Bysès de Naxie, est célebre pour avoir trouvé l’art de tailler le marbre en forme de tuile ; la couverture du temple de Cérès à Eleusis étoit d’un beau marbre du mont Pentelique, taillé de la main de ce maître en forme de tuile. On disoit du tems de Pausanias, qu’il y avoit à Naxie plusieurs statues qui portoient que cette invention, étoit dûe à Bysès. On prétend qu’il florissoit dans le tems qu’Halyate étoit roi de Lydie, & qu’Astyage, fils de Cyaxare regnoit sur les Mèdes, c’est-à-dire, six cens trente ans avant l’ere chrétienne.

Calamis étoit graveur & statuaire. Il avoit fait pour un temple d’Athènes une belle statue d’Apollon libérateur. Ses ouvrages ont été fort estimés, cependant ils étoient au-dessous de ceux de Myron, dont nous parlerons.

Calliclès, statuaire de Mégare. Il fit la statue de Diagoras, qui avoit remporté la palme au combat du Ceste ; ouvrage qui lui attira l’admiration publique. Voyez Pausanias, l. VI.

Callicrate. On ne sait pas dans quel tems il a vécu. On dit qu’il gravoit un vers d’Homere sur un grain de millet, qu’il fit un chariot d’ivoire qu’on pouvoit cacher sous l’aile d’une mouche, & des fourmis d’ivoire dont on pouvoit distinguer les membres. Ce sculpteur ingénieux mettoit du poil ou des soies noires auprès de ses ouvrages, pour faire voir d’un côté la blancheur de l’ivoire, & de l’autre la délicatesse de son travail. Pline, Elien, Plutarque, & autres anciens ont beaucoup parlé de ce célebre artiste.

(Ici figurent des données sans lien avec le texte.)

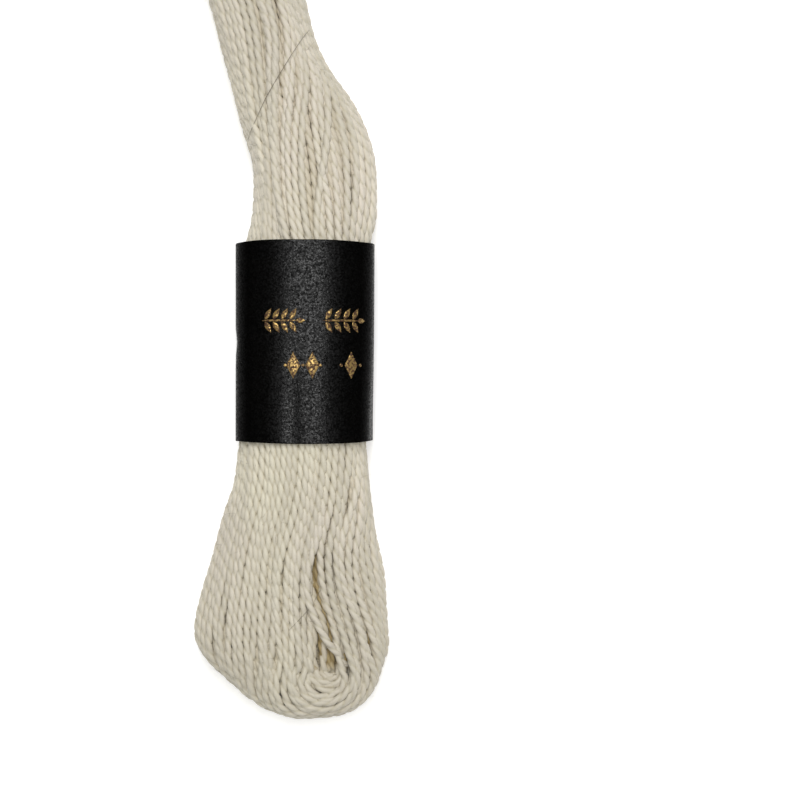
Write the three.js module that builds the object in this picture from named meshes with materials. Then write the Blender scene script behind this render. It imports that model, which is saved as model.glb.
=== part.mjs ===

Callimaque est fameux par sa lampe d’or, qu’on voyoit dans le temple de Minerve Poliade à Athènes. On emplissoit d’huile cette lampe au commencement de chaque année, sans qu’il fût besoin d’y toucher davantage, quoiqu’elle fût allumée jour & nuit. Cela vient, dit Pausanias, de ce que la meche de cette lampe est de lin de Carpasie, c’est-à-dire, qu’elle étoit d’amiante. Callimaque, auteur de cet ouvrage, n’étoit pas cependant de la force des grands artistes, mais il les surpassoit dans une certaine dextérité de l’art. Il est le premier qui ait trouvé le secret de percer les marbres, & il étoit d’un goût si difficile pour ses propres ouvrages, qu’on l’appelloit communément κακιζότεχνον, l’ennemi juré, ou le calomniateur de l’art ; soit que ce nom lui fût donné par les autres, ou qu’il l’eût pris lui-même. C’est ainsi qu’en parlent Pausanias, l. I. & Pline, l. XXXIV. c. xix.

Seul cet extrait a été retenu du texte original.